There, he took a lease on the Prince of Wales Baths in 1885, turning it into an aquatic theatre, with later performances directed by his son, William Birch Broadhead (1873-1907). After the lease on the baths expired in 1896, W. H. Broadhead became a member of Blackpool Council and was involved in the development of Blackpool Tower. Working with his sons W. B. Broadhead and Percy Broadhead (1878-1955), he started to develop a string of theatres in and around Manchester, catering for "respectable" working-class patrons.

Starting with the Osborne Theatre in Manchester, the Broadheads built up a circuit of theatres in Manchester, Salford, Preston, Bury, Ashton-under-Lyne, and elsewhere, as well as larger entertainment complexes such as Morecambe Winter Gardens. By 1913, the circuit comprised 17 theatres and venues in the north west of England. They "made a significant contribution to working class amusements in both little-known and more popular areas", with a motto "Quick, Clean, Smart and Bright".

The Broadhead circuit of theatres helped establish the careers of many noted music hall and variety performers, including Billy Merson, Jack Pleasants, Harry Weldon, George Formby Sr., Billy Williams, Tom Foy, G. H. Elliott, and Gracie Fields. They also provided venues for such stars as Harry Houdini, Lillie Langtry, and Fred Karno's troupe featuring Charlie Chaplin.

William Henry Broadhead became a leading figure in Blackpool, where he "made his name as one of the men responsible for making the town into a hot spot for entertainment and variety". A member of the Liberal Party, he was mayor of Blackpool in 1905/06 and 1910/11, and was later elected as an alderman and a freeman of the borough.

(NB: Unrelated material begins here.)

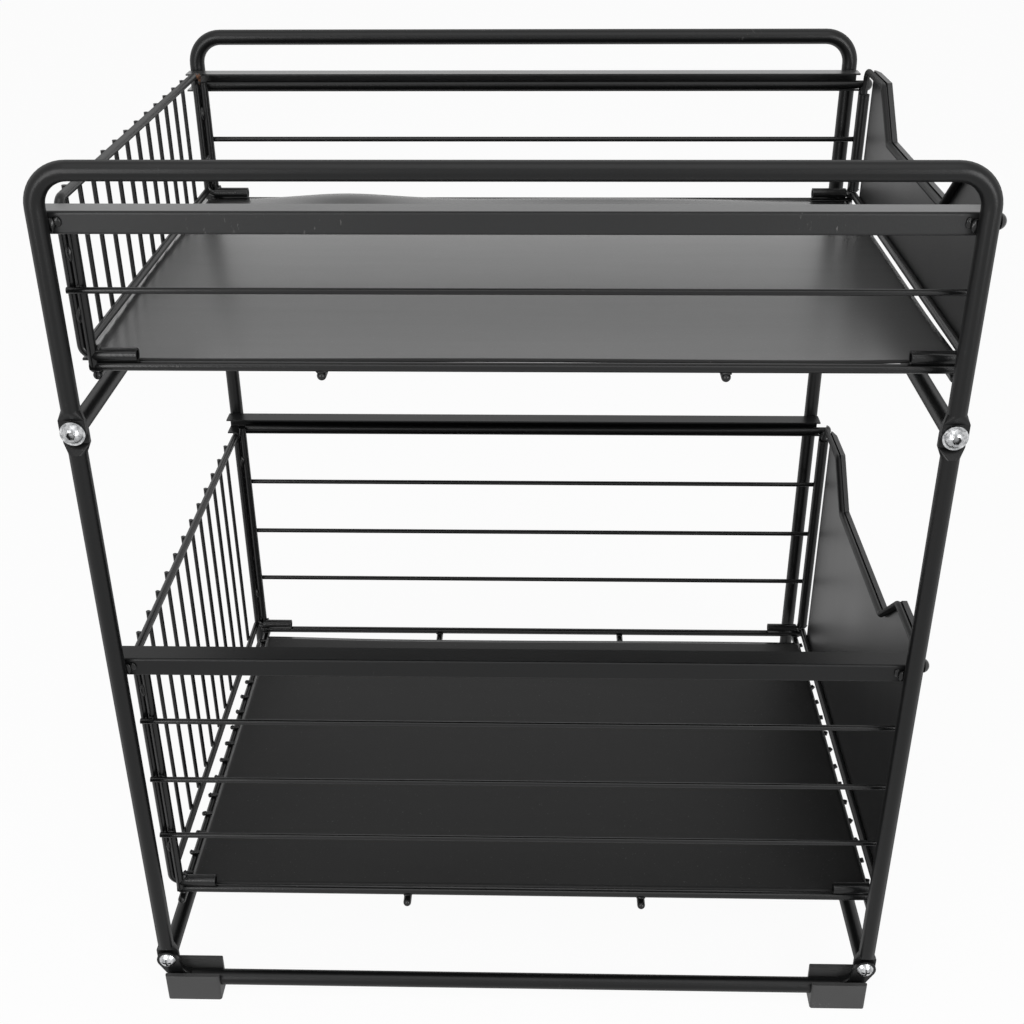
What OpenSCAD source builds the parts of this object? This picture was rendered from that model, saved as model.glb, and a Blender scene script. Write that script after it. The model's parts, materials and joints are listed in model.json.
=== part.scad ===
// Two-tier pull out cabinet basket: a bolted tube frame with four channel rails,
// and two wire baskets that slide out on rods held in the rails.
// X is the pull direction (front is +X), Y goes across, Z is up, in millimetres.
// The origin is on the floor, at the middle of the whole object's footprint.

/* [Frame] */
// Spacing of the back and front legs, tube centre to tube centre
leg_span = 430; // [400:5:470]
// Spacing of the two side frames, tube centre to tube centre
frame_w = 328; // [290:2:370]
// Overall height, floor to the top of the upper tube
frame_h = 524; // [516:1:545]
// Distance from the top down to the middle bolts, where the frame comes apart
mid_joint_drop = 133.6; // [128:0.2:140]
// Height of the bottom screws
base_joint_z = 28; // [27:0.5:31]
// Outside diameter of the frame tube
tube_d = 9.5; // [9:0.1:10]
// Wall of the frame tube
tube_wall = 1; // [0.8:0.1:1.2]
// Centre line radius of the upper corners
corner_r = 17; // [14:1:20]
// Width of a flattened tube end
tab_w = 13.2; // [12.6:0.2:14]
// Thickness of a flattened tube end
tab_t = 2.4; // [2.2:0.1:2.8]
// Length over which a round tube is pressed flat
pinch_len = 5; // [4:0.5:8]

/* [Feet] */
// Length of a foot along the base tube
foot_l = 33.4; // [30:0.2:38]
// Width of a foot
foot_w = 15.4; // [14.6:0.2:17]
// Height of the base tube's centre line
base_tube_z = 12.2; // [11.5:0.1:13]
// Height of a foot's outer wall
foot_h = 19.8; // [18:0.2:20.4]
// How much taller the inner wall of a foot is
foot_step = 2; // [1:0.5:2.5]

/* [Rails] */
// Height of the rail channel
rail_h = 11; // [10.5:0.1:12]
// Depth of the rail channel, from the legs towards the basket
rail_depth = 12.7; // [12:0.1:14]
// Thickness of the rail sheet
rail_t = 1; // [0.8:0.1:1.2]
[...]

Broadhead died in Blackpool in 1931 at the age of 82, and was buried in Layton cemetery. Several of the family's theatres were sold in 1932. Some fell into disarray as the popularity of movies grew, and some were converted into cinemas. In later years, many of the buildings were demolished, and those remaining - the Morecambe Winter Gardens, the Tameside Hippodrome (formerly the Hippodrome, in Ashton-under-Lyne), and the Hulme Hippodrome - are now unused and at risk of demolition.